**Dataset extract:**
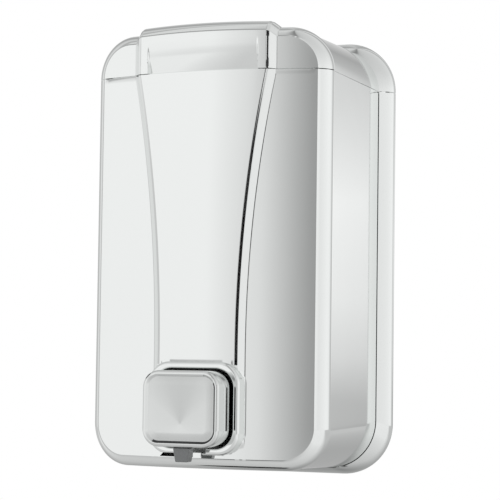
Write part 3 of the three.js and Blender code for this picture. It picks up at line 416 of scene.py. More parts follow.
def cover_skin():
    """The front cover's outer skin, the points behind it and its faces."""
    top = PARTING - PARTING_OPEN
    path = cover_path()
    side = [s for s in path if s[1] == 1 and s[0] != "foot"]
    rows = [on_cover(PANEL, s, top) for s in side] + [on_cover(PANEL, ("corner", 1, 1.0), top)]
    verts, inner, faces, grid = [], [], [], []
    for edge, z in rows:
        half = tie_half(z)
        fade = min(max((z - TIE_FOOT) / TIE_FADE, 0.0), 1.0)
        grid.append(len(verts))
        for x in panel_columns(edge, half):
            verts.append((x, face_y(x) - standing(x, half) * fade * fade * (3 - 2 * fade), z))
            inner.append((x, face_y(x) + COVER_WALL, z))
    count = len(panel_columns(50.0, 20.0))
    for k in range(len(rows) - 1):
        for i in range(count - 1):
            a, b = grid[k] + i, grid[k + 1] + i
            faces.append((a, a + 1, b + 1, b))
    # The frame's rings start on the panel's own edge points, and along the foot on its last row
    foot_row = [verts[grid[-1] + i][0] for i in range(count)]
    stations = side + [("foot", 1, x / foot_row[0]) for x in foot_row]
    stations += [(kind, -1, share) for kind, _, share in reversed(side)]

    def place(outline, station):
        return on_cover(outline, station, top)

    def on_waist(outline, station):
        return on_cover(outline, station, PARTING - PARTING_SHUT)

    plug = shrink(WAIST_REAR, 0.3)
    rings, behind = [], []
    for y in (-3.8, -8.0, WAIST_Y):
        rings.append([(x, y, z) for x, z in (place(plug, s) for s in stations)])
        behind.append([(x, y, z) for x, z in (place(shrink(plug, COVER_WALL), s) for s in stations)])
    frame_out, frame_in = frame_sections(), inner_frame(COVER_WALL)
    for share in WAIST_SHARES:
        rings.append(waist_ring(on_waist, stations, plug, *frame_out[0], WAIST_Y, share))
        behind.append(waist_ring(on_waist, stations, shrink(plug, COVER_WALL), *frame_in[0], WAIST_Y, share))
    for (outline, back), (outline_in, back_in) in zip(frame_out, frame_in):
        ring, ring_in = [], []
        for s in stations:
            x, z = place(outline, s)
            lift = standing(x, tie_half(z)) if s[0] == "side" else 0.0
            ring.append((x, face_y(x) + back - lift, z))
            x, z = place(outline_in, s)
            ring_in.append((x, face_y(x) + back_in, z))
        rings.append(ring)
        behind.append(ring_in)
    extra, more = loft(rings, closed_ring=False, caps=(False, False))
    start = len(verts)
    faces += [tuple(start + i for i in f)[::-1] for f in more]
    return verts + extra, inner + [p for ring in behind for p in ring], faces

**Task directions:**
Repeat the material word for word, in full.

**Exercise answer:**
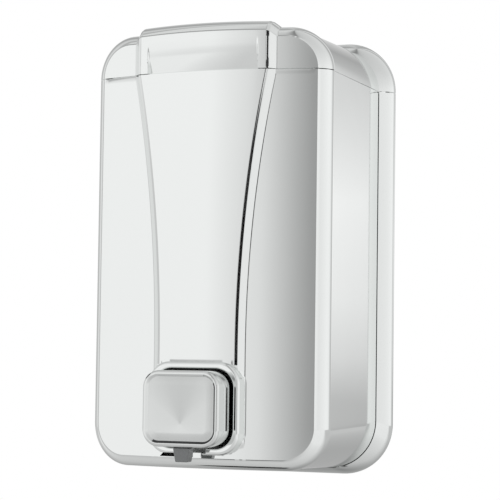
Write part 3 of the three.js and Blender code for this picture. It picks up at line 416 of scene.py. More parts follow.
def cover_skin():
    """The front cover's outer skin, the points behind it and its faces."""
    top = PARTING - PARTING_OPEN
    path = cover_path()
    side = [s for s in path if s[1] == 1 and s[0] != "foot"]
    rows = [on_cover(PANEL, s, top) for s in side] + [on_cover(PANEL, ("corner", 1, 1.0), top)]
    verts, inner, faces, grid = [], [], [], []
    for edge, z in rows:
        half = tie_half(z)
        fade = min(max((z - TIE_FOOT) / TIE_FADE, 0.0), 1.0)
        grid.append(len(verts))
        for x in panel_columns(edge, half):
            verts.append((x, face_y(x) - standing(x, half) * fade * fade * (3 - 2 * fade), z))
            inner.append((x, face_y(x) + COVER_WALL, z))
    count = len(panel_columns(50.0, 20.0))
    for k in range(len(rows) - 1):
        for i in range(count - 1):
            a, b = grid[k] + i, grid[k + 1] + i
            faces.append((a, a + 1, b + 1, b))
    # The frame's rings start on the panel's own edge points, and along the foot on its last row
    foot_row = [verts[grid[-1] + i][0] for i in range(count)]
    stations = side + [("foot", 1, x / foot_row[0]) for x in foot_row]
    stations += [(kind, -1, share) for kind, _, share in reversed(side)]

    def place(outline, station):
        return on_cover(outline, station, top)

    def on_waist(outline, station):
        return on_cover(outline, station, PARTING - PARTING_SHUT)

    plug = shrink(WAIST_REAR, 0.3)
    rings, behind = [], []
    for y in (-3.8, -8.0, WAIST_Y):
        rings.append([(x, y, z) for x, z in (place(plug, s) for s in stations)])
        behind.append([(x, y, z) for x, z in (place(shrink(plug, COVER_WALL), s) for s in stations)])
    frame_out, frame_in = frame_sections(), inner_frame(COVER_WALL)
    for share in WAIST_SHARES:
        rings.append(waist_ring(on_waist, stations, plug, *frame_out[0], WAIST_Y, share))
        behind.append(waist_ring(on_waist, stations, shrink(plug, COVER_WALL), *frame_in[0], WAIST_Y, share))
    for (outline, back), (outline_in, back_in) in zip(frame_out, frame_in):
        ring, ring_in = [], []
        for s in stations:
            x, z = place(outline, s)
            lift = standing(x, tie_half(z)) if s[0] == "side" else 0.0
            ring.append((x, face_y(x) + back - lift, z))
            x, z = place(outline_in, s)
            ring_in.append((x, face_y(x) + back_in, z))
        rings.append(ring)
        behind.append(ring_in)
    extra, more = loft(rings, closed_ring=False, caps=(False, False))
    start = len(verts)
    faces += [tuple(start + i for i in f)[::-1] for f in more]
    return verts + extra, inner + [p for ring in behind for p in ring], faces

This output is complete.